(TASK TO COMPLETE): Report, word for word, every line of the material that contains "Blender".

►

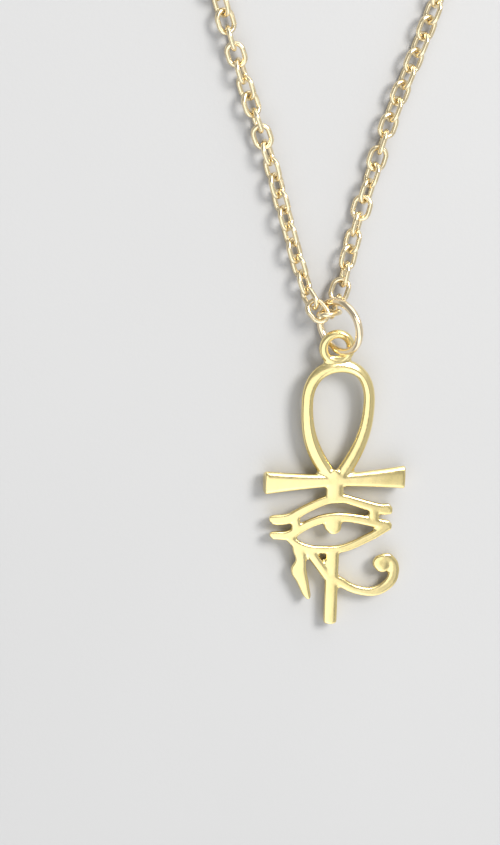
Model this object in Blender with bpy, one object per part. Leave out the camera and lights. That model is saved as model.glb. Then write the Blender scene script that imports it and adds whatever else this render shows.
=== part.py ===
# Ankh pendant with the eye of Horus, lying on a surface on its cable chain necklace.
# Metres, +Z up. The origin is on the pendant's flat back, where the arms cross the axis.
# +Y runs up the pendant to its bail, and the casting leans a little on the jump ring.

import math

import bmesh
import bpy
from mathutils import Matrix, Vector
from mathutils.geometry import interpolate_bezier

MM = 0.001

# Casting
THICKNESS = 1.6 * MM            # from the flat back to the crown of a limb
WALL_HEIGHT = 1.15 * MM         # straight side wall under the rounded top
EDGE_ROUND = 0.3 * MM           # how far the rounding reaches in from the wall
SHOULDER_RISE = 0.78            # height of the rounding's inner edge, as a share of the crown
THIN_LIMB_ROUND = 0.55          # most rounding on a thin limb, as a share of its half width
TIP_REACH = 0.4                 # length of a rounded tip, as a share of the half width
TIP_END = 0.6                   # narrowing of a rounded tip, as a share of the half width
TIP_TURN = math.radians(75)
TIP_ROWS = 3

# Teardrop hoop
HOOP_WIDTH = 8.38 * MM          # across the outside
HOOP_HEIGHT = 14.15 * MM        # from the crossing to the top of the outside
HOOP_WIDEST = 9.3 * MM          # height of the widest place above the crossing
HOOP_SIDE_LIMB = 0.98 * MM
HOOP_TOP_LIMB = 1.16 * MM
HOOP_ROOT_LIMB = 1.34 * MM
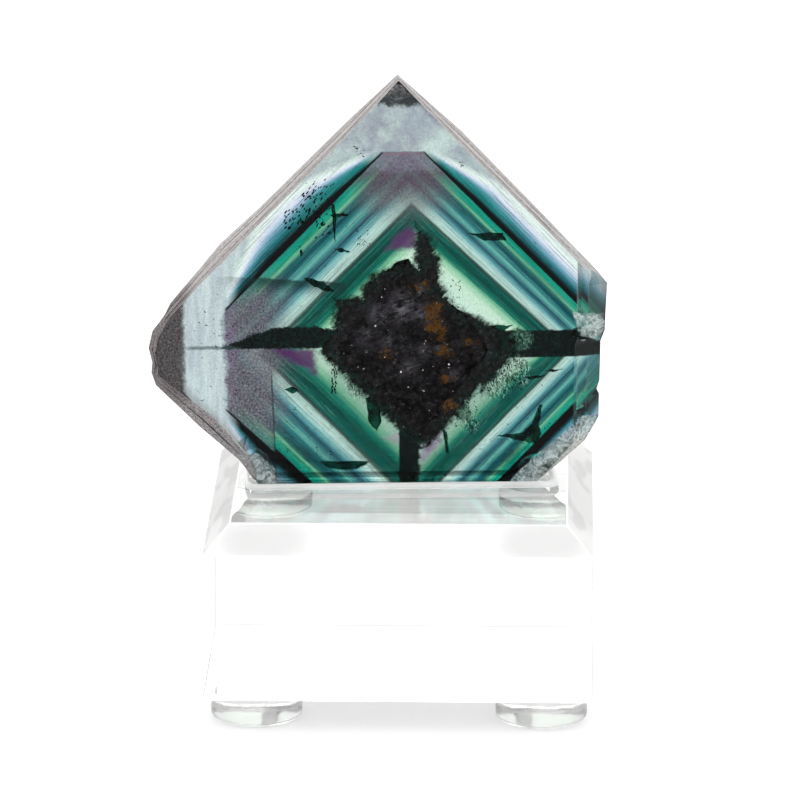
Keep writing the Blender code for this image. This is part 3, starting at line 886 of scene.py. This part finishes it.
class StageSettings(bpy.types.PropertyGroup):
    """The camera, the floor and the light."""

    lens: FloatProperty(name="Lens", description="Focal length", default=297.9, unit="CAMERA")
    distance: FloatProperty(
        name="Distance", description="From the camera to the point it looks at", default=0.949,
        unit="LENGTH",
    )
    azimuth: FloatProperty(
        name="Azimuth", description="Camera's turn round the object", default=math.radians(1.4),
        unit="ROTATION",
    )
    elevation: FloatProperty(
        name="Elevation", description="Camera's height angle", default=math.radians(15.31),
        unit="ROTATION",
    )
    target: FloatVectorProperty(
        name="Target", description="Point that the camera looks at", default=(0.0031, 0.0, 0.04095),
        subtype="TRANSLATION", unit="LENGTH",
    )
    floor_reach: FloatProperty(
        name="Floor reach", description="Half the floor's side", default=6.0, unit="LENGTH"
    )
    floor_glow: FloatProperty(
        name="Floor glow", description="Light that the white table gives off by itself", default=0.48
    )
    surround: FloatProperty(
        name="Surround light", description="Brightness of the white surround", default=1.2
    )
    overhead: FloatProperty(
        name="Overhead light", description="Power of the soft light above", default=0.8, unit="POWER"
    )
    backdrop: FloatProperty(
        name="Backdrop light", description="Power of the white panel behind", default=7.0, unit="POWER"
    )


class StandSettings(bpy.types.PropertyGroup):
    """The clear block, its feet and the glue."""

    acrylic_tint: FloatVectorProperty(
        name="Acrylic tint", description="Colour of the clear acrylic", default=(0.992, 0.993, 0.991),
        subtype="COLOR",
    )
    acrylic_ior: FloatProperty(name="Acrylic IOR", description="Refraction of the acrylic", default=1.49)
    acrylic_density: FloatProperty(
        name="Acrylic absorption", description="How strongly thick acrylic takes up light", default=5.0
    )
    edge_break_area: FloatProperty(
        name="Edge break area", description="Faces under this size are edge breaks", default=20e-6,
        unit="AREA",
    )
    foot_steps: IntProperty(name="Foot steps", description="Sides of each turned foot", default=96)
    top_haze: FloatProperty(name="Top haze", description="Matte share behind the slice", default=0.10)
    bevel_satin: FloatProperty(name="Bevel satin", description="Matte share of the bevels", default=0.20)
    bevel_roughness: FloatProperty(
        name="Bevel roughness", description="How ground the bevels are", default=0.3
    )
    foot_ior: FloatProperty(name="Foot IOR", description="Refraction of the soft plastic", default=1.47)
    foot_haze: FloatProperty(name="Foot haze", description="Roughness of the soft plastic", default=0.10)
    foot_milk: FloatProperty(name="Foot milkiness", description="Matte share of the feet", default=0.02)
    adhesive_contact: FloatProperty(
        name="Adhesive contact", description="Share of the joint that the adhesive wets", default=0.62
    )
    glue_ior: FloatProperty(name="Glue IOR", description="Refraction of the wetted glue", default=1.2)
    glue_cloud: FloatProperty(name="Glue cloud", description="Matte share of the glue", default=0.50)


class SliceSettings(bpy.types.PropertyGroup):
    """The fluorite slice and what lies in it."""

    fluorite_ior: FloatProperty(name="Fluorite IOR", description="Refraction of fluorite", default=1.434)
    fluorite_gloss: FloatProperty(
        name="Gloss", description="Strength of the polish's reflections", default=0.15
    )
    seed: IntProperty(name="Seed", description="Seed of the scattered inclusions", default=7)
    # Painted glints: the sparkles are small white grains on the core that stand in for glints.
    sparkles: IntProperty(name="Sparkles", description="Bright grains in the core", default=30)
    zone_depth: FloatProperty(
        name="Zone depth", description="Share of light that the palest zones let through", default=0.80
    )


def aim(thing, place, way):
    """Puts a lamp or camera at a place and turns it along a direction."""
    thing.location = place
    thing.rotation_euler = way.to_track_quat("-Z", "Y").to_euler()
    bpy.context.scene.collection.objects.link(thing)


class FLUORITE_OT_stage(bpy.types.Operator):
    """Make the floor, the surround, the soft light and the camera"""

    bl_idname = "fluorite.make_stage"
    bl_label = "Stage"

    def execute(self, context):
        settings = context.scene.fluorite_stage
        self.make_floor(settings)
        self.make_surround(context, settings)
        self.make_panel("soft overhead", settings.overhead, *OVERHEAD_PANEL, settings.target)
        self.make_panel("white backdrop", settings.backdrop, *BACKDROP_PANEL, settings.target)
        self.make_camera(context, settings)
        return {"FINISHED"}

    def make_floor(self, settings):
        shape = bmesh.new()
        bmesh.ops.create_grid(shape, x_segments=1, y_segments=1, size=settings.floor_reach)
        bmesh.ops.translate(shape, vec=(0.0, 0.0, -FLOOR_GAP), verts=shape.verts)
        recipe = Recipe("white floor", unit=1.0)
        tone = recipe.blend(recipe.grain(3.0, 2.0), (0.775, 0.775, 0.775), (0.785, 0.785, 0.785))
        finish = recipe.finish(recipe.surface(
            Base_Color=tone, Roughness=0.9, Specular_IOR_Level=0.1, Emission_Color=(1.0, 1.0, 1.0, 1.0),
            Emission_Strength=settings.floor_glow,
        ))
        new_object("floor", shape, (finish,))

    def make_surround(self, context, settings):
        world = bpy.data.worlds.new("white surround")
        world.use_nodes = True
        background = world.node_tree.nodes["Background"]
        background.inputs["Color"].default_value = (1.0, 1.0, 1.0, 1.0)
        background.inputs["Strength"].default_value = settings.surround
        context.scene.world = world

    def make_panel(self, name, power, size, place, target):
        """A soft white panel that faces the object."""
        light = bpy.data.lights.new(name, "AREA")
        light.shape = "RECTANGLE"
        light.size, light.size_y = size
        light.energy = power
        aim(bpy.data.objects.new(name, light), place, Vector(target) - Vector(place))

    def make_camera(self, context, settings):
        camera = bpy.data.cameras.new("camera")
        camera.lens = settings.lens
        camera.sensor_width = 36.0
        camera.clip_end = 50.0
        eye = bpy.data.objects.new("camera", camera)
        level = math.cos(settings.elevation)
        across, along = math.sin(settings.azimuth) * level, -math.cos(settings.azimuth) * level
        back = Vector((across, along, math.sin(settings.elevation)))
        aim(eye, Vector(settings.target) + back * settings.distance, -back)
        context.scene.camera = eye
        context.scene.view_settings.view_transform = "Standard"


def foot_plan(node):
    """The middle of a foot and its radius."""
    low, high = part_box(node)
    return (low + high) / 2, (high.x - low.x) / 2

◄

(COMPLETED EXERCISE):
Model this object in Blender with bpy, one object per part. Leave out the camera and lights. That model is saved as model.glb. Then write the Blender scene script that imports it and adds whatever else this render shows.
Keep writing the Blender code for this image. This is part 3, starting at line 886 of scene.py. This part finishes it.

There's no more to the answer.